The Prestige also has a distinct look about it. The 19th-century London just before the start of the new millenium gives it a certain sense of Victorian-era familiarity. Production designer Nathan Crowley shows a London at the height of its Gilded Age, but soon gives way to a certain steampunk look as inventor Nikola Tesla makes an appearance during an integral part of the story. David Bowie portrays Tesla as an eccentric genius whose search for the secrets of the universe will lead to the discovery of what many of that era would consider magic. It's the ingenius looking technology created for the Tesla sequence which finally gives The Prestige it's root in fantasy and science-fiction. The film doesn't dwell on this new development but from that part of the story and until the end, the film takes on a look and feel of a steampunk mystery-thriller. There's not enough films that tries to mine this new subgenre and I, for one, am glad that Christopher Nolan added this new dimension to the film's overall look.
In the end, The Prestige really needs to be seen to be appreciated and for people to make up their minds about the film. Some will see it as a thriller with twists and turns that doesn't insult the intelligence of its audience. Some may see the film as just one large gimmick from start to end. Those people will probably be correct as well. The film at its most basic level is one long magic trick with all three acts.
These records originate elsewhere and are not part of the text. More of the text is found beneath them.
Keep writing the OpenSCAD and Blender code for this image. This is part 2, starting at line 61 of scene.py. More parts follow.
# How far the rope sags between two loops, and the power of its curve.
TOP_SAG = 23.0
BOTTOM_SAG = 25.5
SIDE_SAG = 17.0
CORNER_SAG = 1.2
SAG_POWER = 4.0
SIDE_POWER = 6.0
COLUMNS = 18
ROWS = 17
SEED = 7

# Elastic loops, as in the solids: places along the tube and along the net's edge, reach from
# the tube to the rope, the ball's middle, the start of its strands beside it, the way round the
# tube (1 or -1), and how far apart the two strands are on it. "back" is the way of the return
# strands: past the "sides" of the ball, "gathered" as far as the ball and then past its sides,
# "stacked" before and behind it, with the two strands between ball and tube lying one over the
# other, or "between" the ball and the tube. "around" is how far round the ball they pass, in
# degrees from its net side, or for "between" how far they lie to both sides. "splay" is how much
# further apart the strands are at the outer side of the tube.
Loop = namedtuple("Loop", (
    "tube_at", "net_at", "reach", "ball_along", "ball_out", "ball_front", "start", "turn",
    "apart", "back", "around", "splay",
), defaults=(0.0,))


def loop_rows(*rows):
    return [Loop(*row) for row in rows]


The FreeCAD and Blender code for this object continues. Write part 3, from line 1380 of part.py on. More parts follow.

It has "The Pledge" which is then followed up by "The Turn" and then ends with "The Prestige". It will be up to each individual who sees the film to make the final decision as to whether they've bought into all three acts of the magic trick that is The Prestige, or come away having felt like they've wasted their time. I've not come across many who felt like the latter, even those whose own feelings about the film don't reach the same level of praise as I have for Christopher Nolan's latest offering. All I know is that this is a film that delivers on its premise to confound and amaze. It also continues to validate my views that Bruce Wayne and Batman are in very good hands with Christopher Nolan at the wheel. The Prestige is easily one of the best film of 2006.